__WRITTEN REQUEST__: Reproduce the section of the listing that begins at the line containing "base_plate();" and finishes at the line containing "imported = [obj". Include both end lines and nothing beyond them.

__RAW DATA__:

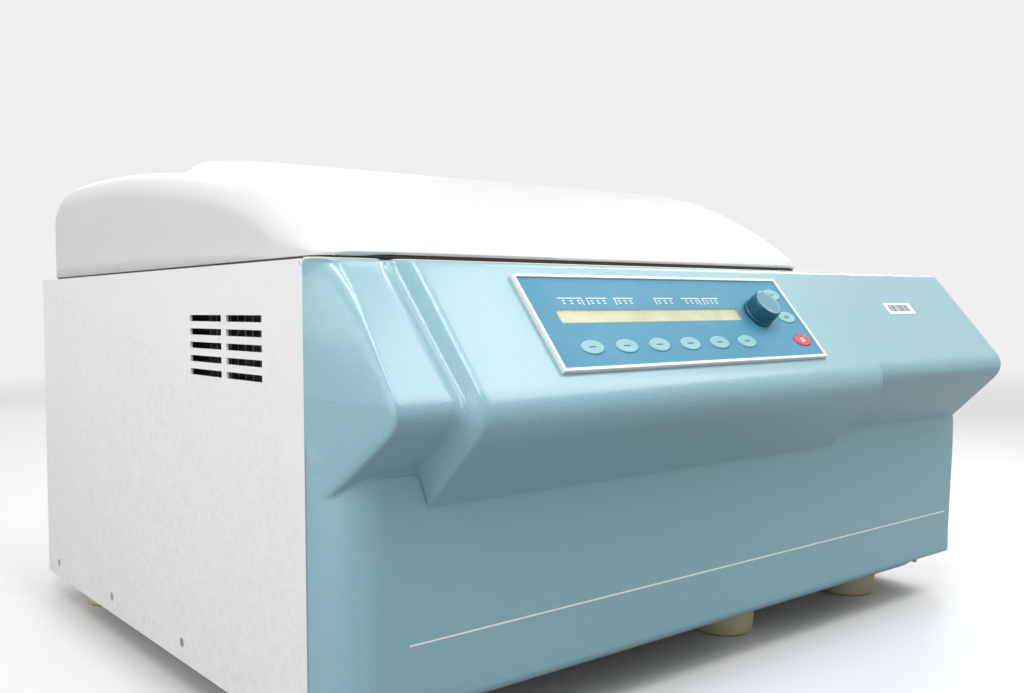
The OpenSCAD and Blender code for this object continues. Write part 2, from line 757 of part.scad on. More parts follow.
module strut_bracket() {
  color([0.6, 0.61, 0.63]) {
    block([-in_x + 2, 258, pan_z1], [-in_x + 4, 294, 186]);
    rod_x(-in_x + 3, lift_x + 7, lift_l[0], lift_l[1], 4);
  }
}

module lock_housing() {
  color([0.3, 0.31, 0.33]) for (x = strike_x) difference() {
    block([x - 33, lock_y - 14, 318], [x - 9, lock_y + 14, deck_lo]);
    rod_x(x - 40, x, lock_y, 332, 4.05);
  }
}

module lock_bar() {
  color([0.75, 0.76, 0.78]) {
    for (x = strike_x) {
      rod_x(x - 57, x - 8, lock_y, 332, 4);
      block([x - 57, lock_y - 4.5, 304], [x - 49, lock_y + 4.5, 337]);
    }
    block([strike_x[0] - 57, lock_y - 3, 304], [strike_x[1] - 49, lock_y + 3, 310]);
  }
}

module lid_buffers() {
  color([0.07, 0.07, 0.08]) {
    for (x = [-290, 115]) translate([x, -259, deck_z]) cylinder(r = 3, h = 4);
    for (y = [-120, 180]) translate([-375.2, y, deck_z]) cylinder(r = 1.7, h = 4);
  }
}

base_plate();
left_side_panel();
right_side_panel();
rear_panel();
top_deck();
front_bulkhead();
front_fascia();
control_bezel();
control_plate();
display_window();
display_module();
control_board();
encoder();
knob();
program_key();
temperature_key();
brake_key();
force_key();
speed_key();
time_key();
open_key();
start_key();
stop_key();
feet();
foot_bolts();
panel_screws();
chamber_bowl();
chamber_insulation();
refrigerant_lines();
guard_ring();
chamber_seal();
motor_carrier();
motor_housing();
motor_stator();
rubber_mounts();
compressor();
condenser();
fan_shroud();
fan_rotor();
power_unit();
mains_inlet();
rocker();
deck_hinges();
lock_housing();
lock_bar();
lid_buffers();
strut_bracket();
lid_shell();
lid_liner();
lid_foam();
lid_hinges();
strut_tube();
strut_rod();
rotor_shaft();
rotor_cross();
rotor_nut();
bucket_1();
bucket_2();
bucket_3();
bucket_4();
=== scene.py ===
import json
import math
import random

import bmesh
import bpy
import numpy as np
from mathutils import Matrix, Vector


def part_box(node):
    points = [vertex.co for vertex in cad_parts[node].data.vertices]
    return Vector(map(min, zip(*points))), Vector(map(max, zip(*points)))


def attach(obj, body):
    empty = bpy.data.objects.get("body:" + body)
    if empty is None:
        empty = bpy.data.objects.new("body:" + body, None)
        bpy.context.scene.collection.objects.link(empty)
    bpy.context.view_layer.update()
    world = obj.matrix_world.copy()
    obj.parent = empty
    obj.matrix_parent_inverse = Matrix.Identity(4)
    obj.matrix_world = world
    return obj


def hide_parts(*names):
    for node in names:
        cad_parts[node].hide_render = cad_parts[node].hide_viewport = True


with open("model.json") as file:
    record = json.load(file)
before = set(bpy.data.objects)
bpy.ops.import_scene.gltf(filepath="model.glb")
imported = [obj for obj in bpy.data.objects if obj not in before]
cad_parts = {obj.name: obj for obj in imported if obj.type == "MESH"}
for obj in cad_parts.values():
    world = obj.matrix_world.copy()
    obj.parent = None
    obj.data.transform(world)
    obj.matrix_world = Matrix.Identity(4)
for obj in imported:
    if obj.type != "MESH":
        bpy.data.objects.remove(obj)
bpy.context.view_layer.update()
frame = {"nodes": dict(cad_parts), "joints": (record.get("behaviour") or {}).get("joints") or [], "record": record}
MM = 0.001  # lengths below are millimetres in the CAD frame; make() turns them into metres
rng = random.Random(7)


def edges_of(node):
    """Lowest and highest corner of a CAD node, in millimetres."""
    lo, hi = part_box(node)
    return [v / MM for v in lo], [v / MM for v in hi]


# ---------------------------------------------------------------- materials


def nodes_for(name):
    mat = bpy.data.materials.new(name)
    mat.use_nodes = True
    tree = mat.node_tree
    tree.nodes.clear()
    return mat, tree


GLOSS = 0.29  # a satin finish varies only above this roughness, or it renders in patches


def finish(name, color, rough=0.4, metal=0.0, tone=0.05, tone_scale=7.0, rough_var=0.08,
           bump=0.2, bump_scale=1500.0, bump_depth=0.0001, stretch=(1, 1, 1),
           coat=0.0, coat_rough=0.12, corner_shade=0.3, corner_shade_reach=0.012, corner_shade_color=None,
           wear=0.0, wear_color=None, scratch=0.0, alpha=1.0, emit=0.0, sheen=0.0):
    """A layered procedural finish: tone variation, painted shade in corners, worn edges, fine bump."""
    mat, tree = nodes_for(name)
    add = tree.nodes.new
    link = tree.links.new
    out = add("ShaderNodeOutputMaterial")
    bsdf = add("ShaderNodeBsdfPrincipled")
    link(bsdf.outputs[0], out.inputs[0])
    coords = add("ShaderNodeTexCoord")
    stretched = add("ShaderNodeMapping")
    stretched.inputs["Scale"].default_value = stretch
    link(coords.outputs["Object"], stretched.inputs["Vector"])

    def noise(scale, detail, vec=None, fine=0.55):
        n = add("ShaderNodeTexNoise")
        n.inputs["Scale"].default_value = scale
        n.inputs["Detail"].default_value = detail
        n.inputs["Roughness"].default_value = fine
        link(vec or coords.outputs["Object"], n.inputs["Vector"])
        return n.outputs["Fac"]

    def span(value, a, b, c, d):
        m = add("ShaderNodeMapRange")
        m.inputs["From Min"].default_value = a
        m.inputs["From Max"].default_value = b
        m.inputs["To Min"].default_value = c
        m.inputs["To Max"].default_value = d
        link(value, m.inputs["Value"])
        return m.outputs["Result"]

    def combine(op, a, b):
        m = add("ShaderNodeMath")
        m.operation = op
        for i, v in enumerate((a, b)):
            if isinstance(v, (int, float)):
                m.inputs[i].default_value = v
            else:
                link(v, m.inputs[i])
        return m.outputs[0]

    def mix(fac, a, b):
        m = add("ShaderNodeMix")
        m.data_type = "RGBA"
        for sock, v in ((m.inputs[0], fac), (m.inputs[6], a), (m.inputs[7], b)):
            if isinstance(v, (int, float)):
                sock.default_value = v
            elif isinstance(v, (tuple, list)):
                sock.default_value = (*v[:3], 1.0)
            else:
                link(v, sock)
        return m.outputs[2]

    dark = [c * (1 - tone) for c in color]
    light = [min(1.0, c * (1 + tone)) for c in color]
    col = mix(span(noise(tone_scale, 5), 0.32, 0.68, 0, 1), dark, light)
    specks = span(noise(tone_scale * 14, 4), 0.35, 0.7, 0, 1)
    col = mix(combine("MULTIPLY", specks, tone * 2), col, [c * 0.8 for c in color])
    if wear > 0:
        geo = add("ShaderNodeNewGeometry")
        point = span(geo.outputs["Pointiness"], 0.53, 0.62, 0, wear)
        spots = span(noise(160, 4), 0.42, 0.62, 0, 1)
        col = mix(combine("MULTIPLY", point, spots), col,
                  wear_color or [min(1, c * 1.25 + 0.05) for c in color])
    # painted shade: the colour is darkened where ambient occlusion finds nearby surfaces, in corners and hollows,
    # broken up by noise
    if corner_shade > 0:
        ao = add("ShaderNodeAmbientOcclusion")
        ao.samples = 4
        ao.inputs["Distance"].default_value = corner_shade_reach
        shade = span(ao.outputs["AO"], 0.25, 0.95, corner_shade, 0)
        shade = combine("MULTIPLY", shade, span(noise(45, 5), 0.3, 0.65, 0.35, 1))
        col = mix(shade, col, corner_shade_color or [c * 0.35 for c in color])
    lines = None
    if scratch > 0:
        drawn = add("ShaderNodeMapping")
        drawn.inputs["Rotation"].default_value = (0.2, 0.5, 0.7)
        drawn.inputs["Scale"].default_value = (9, 260, 9)
        link(coords.outputs["Object"], drawn.inputs["Vector"])
        lines = span(noise(3.0, 3, drawn.outputs[0], 0.7), 0.70, 0.76, 0, scratch)
        lines = combine("MULTIPLY", lines, span(noise(18, 2), 0.5, 0.62, 0, 1))
        col = mix(lines, col, [min(1, c * 1.35 + 0.08) for c in color])
    link(col, bsdf.inputs["Base Color"])
    smoothest = 0.03 if rough < GLOSS else GLOSS
    r = span(noise(tone_scale * 5, 5), 0.3, 0.7, max(smoothest, rough - rough_var),
             max(rough, smoothest) + rough_var)
    if lines is not None:
        r = combine("ADD", r, combine("MULTIPLY", lines, 0.25))
    link(r, bsdf.inputs["Roughness"])
    bsdf.inputs["Metallic"].default_value = metal
    bsdf.inputs["Coat Weight"].default_value = coat
    bsdf.inputs["Coat Roughness"].default_value = coat_rough
    if alpha < 1:
        bsdf.inputs["Alpha"].default_value = alpha
    if emit > 0:
        link(col, bsdf.inputs["Emission Color"])
        bsdf.inputs["Emission Strength"].default_value = emit
    if sheen > 0:
        bsdf.inputs["Sheen Weight"].default_value = sheen
    if bump > 0:
        b = add("ShaderNodeBump")
        b.inputs["Strength"].default_value = bump
        b.inputs["Distance"].default_value = bump_depth
        link(noise(bump_scale, 4, stretched.outputs[0]), b.inputs["Height"])
        link(b.outputs[0], bsdf.inputs["Normal"])
    return mat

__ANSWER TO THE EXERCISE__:
base_plate();
left_side_panel();
right_side_panel();
rear_panel();
top_deck();
front_bulkhead();
front_fascia();
control_bezel();
control_plate();
display_window();
display_module();
control_board();
encoder();
knob();
program_key();
temperature_key();
brake_key();
force_key();
speed_key();
time_key();
open_key();
start_key();
stop_key();
feet();
foot_bolts();
panel_screws();
chamber_bowl();
chamber_insulation();
refrigerant_lines();
guard_ring();
chamber_seal();
motor_carrier();
motor_housing();
motor_stator();
rubber_mounts();
compressor();
condenser();
fan_shroud();
fan_rotor();
power_unit();
mains_inlet();
rocker();
deck_hinges();
lock_housing();
lock_bar();
lid_buffers();
strut_bracket();
lid_shell();
lid_liner();
lid_foam();
lid_hinges();
strut_tube();
strut_rod();
rotor_shaft();
rotor_cross();
rotor_nut();
bucket_1();
bucket_2();
bucket_3();
bucket_4();
=== scene.py ===
import json
import math
import random

import bmesh
import bpy
import numpy as np
from mathutils import Matrix, Vector


def part_box(node):
    points = [vertex.co for vertex in cad_parts[node].data.vertices]
    return Vector(map(min, zip(*points))), Vector(map(max, zip(*points)))


def attach(obj, body):
    empty = bpy.data.objects.get("body:" + body)
    if empty is None:
        empty = bpy.data.objects.new("body:" + body, None)
        bpy.context.scene.collection.objects.link(empty)
    bpy.context.view_layer.update()
    world = obj.matrix_world.copy()
    obj.parent = empty
    obj.matrix_parent_inverse = Matrix.Identity(4)
    obj.matrix_world = world
    return obj


def hide_parts(*names):
    for node in names:
        cad_parts[node].hide_render = cad_parts[node].hide_viewport = True


with open("model.json") as file:
    record = json.load(file)
before = set(bpy.data.objects)
bpy.ops.import_scene.gltf(filepath="model.glb")
imported = [obj for obj in bpy.data.objects if obj not in before]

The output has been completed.